◆ Problem to solve
Can you retype only the lines from the one with "List this object's" through the final line of the material, exactly as given?

+++ Records for this task

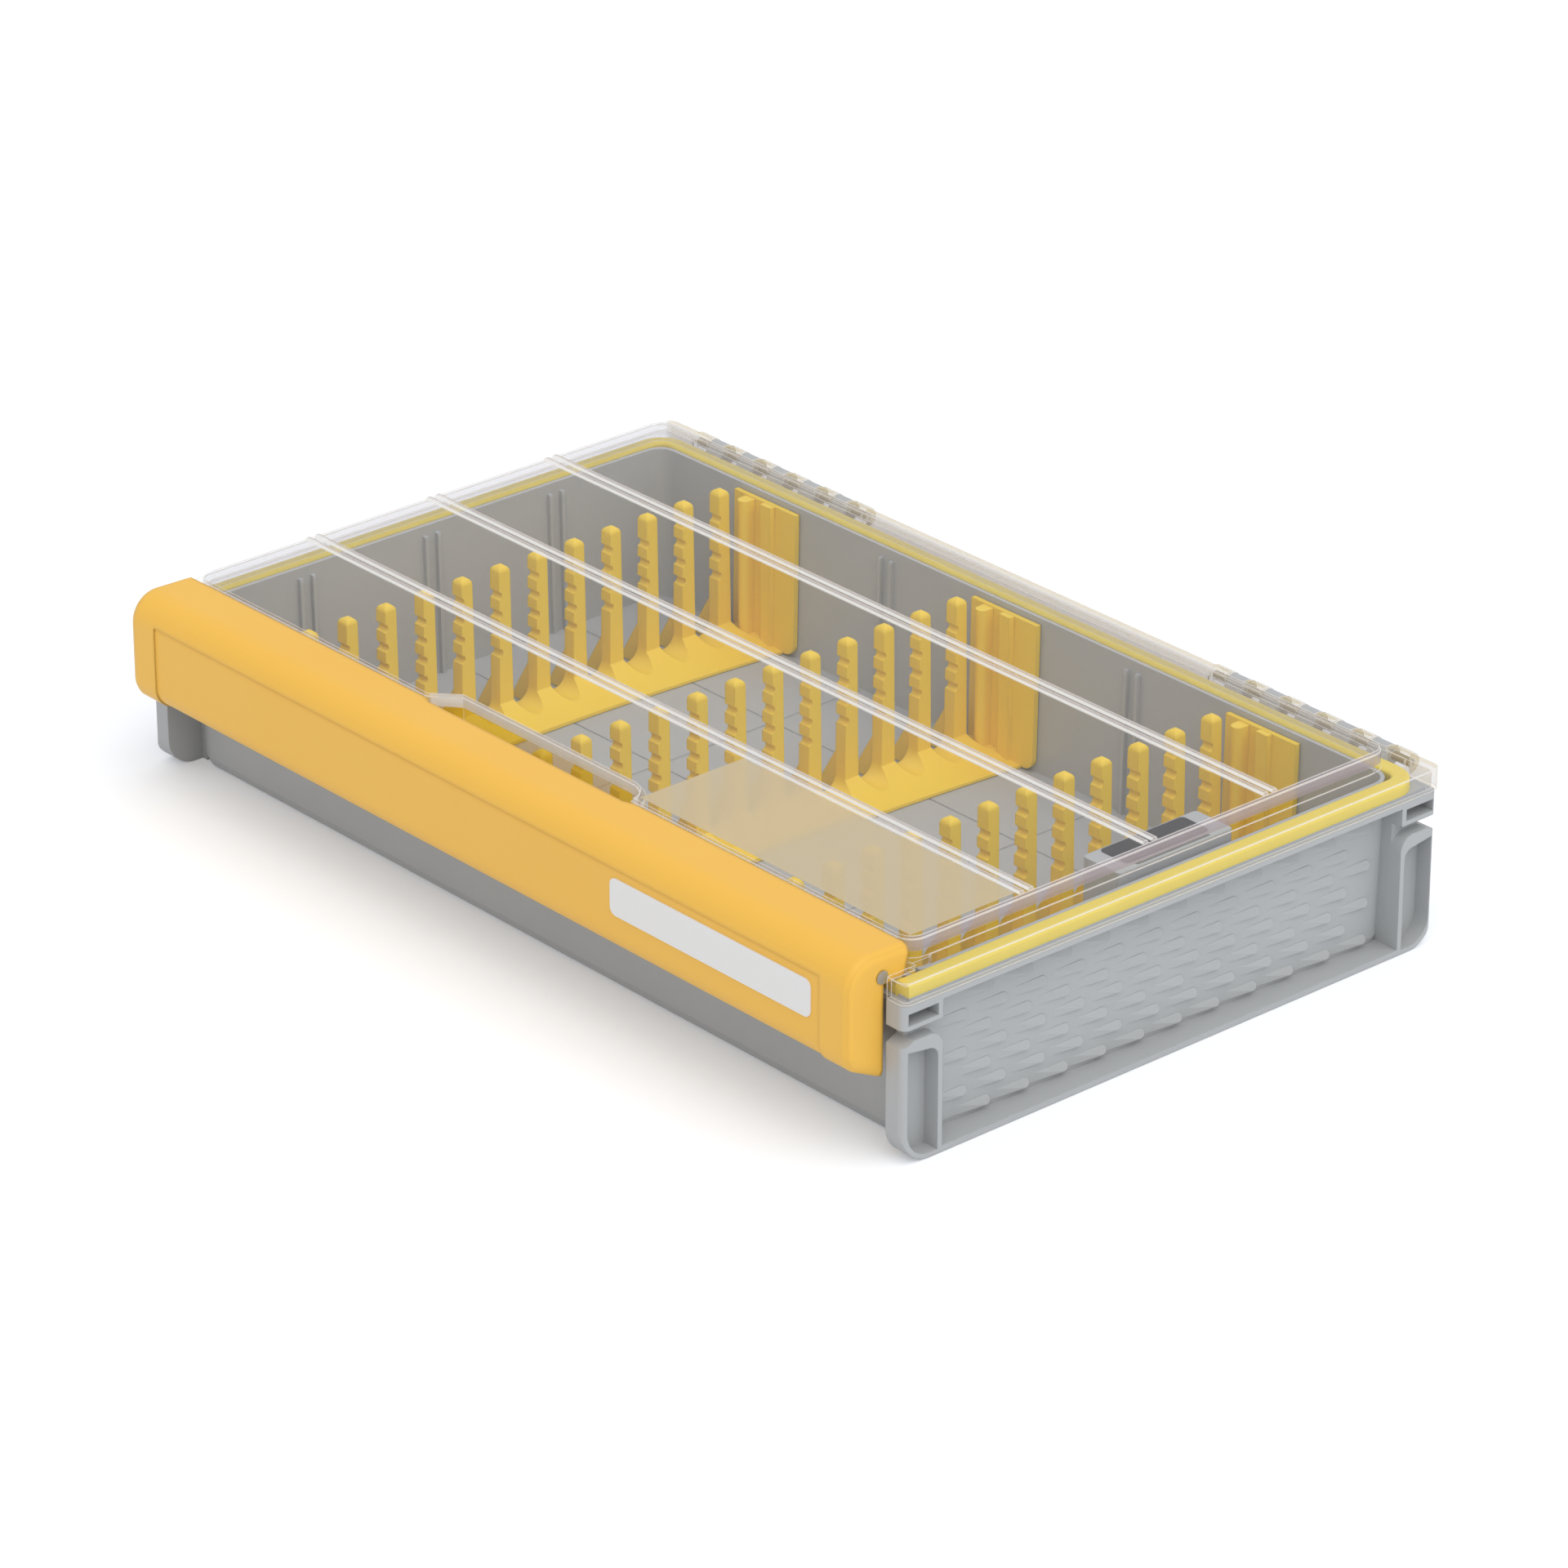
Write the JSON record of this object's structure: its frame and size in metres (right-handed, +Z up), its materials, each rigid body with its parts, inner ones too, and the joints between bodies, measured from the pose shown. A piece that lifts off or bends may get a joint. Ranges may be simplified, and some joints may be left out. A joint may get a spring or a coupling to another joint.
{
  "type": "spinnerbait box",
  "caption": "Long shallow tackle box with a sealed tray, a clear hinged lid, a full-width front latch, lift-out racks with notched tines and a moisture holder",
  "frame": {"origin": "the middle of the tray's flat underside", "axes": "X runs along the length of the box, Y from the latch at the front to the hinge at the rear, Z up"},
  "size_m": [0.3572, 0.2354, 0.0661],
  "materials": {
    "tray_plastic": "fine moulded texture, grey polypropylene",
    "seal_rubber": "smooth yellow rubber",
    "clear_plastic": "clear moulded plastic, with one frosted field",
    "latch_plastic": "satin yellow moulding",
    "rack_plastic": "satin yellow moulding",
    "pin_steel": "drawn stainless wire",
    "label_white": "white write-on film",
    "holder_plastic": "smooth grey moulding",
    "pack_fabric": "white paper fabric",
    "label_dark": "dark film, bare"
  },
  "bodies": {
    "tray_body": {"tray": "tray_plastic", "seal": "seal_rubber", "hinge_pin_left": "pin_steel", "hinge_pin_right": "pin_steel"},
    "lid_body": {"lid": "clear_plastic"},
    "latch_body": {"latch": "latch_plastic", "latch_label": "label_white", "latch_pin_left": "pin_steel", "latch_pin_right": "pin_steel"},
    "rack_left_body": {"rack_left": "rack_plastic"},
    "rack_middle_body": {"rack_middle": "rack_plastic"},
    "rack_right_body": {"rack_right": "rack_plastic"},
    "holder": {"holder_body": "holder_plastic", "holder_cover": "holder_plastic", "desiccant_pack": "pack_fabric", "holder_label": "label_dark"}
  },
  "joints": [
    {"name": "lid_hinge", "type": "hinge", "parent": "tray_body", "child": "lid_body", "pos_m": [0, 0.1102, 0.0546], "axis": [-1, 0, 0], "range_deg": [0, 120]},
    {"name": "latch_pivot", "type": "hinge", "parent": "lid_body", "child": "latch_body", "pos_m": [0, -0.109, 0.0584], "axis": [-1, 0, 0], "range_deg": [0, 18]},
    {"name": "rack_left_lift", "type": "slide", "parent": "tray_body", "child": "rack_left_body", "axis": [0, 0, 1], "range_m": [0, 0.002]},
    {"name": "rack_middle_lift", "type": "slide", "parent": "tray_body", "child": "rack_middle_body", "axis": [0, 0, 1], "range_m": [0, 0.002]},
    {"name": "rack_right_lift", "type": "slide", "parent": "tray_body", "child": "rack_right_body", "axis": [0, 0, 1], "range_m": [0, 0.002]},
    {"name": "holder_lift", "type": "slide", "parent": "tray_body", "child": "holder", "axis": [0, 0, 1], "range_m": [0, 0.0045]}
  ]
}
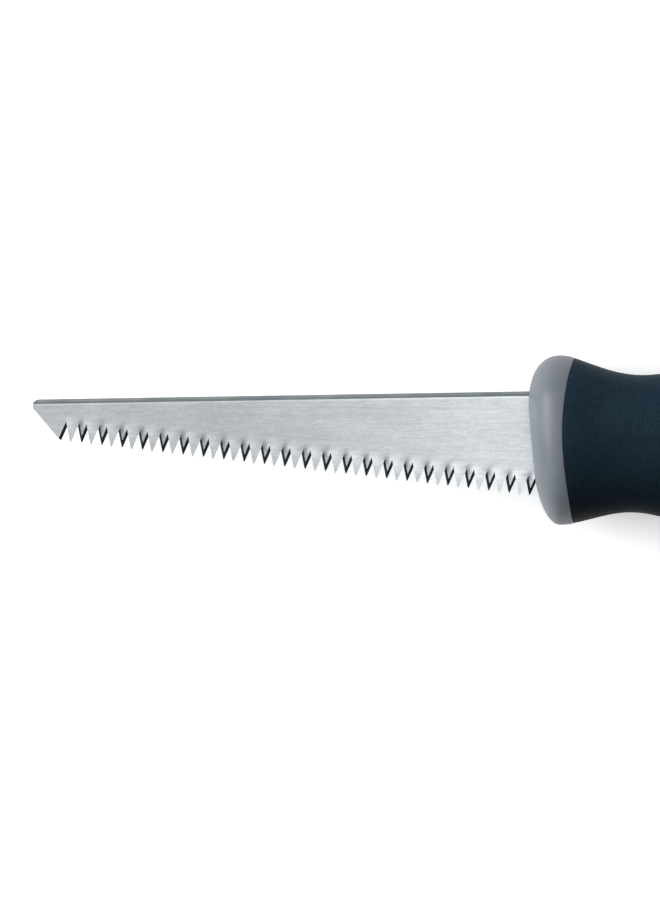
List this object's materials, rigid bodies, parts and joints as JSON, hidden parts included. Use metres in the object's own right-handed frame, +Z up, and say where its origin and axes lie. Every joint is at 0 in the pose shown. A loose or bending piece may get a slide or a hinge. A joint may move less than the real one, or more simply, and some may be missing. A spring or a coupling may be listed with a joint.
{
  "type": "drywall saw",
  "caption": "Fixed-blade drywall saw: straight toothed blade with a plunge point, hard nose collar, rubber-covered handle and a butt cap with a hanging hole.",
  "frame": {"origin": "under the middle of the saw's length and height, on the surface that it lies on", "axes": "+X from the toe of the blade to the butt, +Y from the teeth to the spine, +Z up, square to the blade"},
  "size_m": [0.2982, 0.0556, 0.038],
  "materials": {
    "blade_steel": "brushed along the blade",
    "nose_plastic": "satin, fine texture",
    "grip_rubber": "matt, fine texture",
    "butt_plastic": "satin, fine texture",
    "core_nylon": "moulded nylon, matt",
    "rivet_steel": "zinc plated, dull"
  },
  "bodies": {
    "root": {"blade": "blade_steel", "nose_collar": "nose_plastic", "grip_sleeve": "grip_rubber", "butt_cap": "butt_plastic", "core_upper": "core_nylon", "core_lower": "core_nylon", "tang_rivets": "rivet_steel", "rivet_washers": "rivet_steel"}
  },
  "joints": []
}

++++++

◆ Full response
List this object's materials, rigid bodies, parts and joints as JSON, hidden parts included. Use metres in the object's own right-handed frame, +Z up, and say where its origin and axes lie. Every joint is at 0 in the pose shown. A loose or bending piece may get a slide or a hinge. A joint may move less than the real one, or more simply, and some may be missing. A spring or a coupling may be listed with a joint.
{
  "type": "drywall saw",
  "caption": "Fixed-blade drywall saw: straight toothed blade with a plunge point, hard nose collar, rubber-covered handle and a butt cap with a hanging hole.",
  "frame": {"origin": "under the middle of the saw's length and height, on the surface that it lies on", "axes": "+X from the toe of the blade to the butt, +Y from the teeth to the spine, +Z up, square to the blade"},
  "size_m": [0.2982, 0.0556, 0.038],
  "materials": {
    "blade_steel": "brushed along the blade",
    "nose_plastic": "satin, fine texture",
    "grip_rubber": "matt, fine texture",
    "butt_plastic": "satin, fine texture",
    "core_nylon": "moulded nylon, matt",
    "rivet_steel": "zinc plated, dull"
  },
  "bodies": {
    "root": {"blade": "blade_steel", "nose_collar": "nose_plastic", "grip_sleeve": "grip_rubber", "butt_cap": "butt_plastic", "core_upper": "core_nylon", "core_lower": "core_nylon", "tang_rivets": "rivet_steel", "rivet_washers": "rivet_steel"}
  },
  "joints": []
}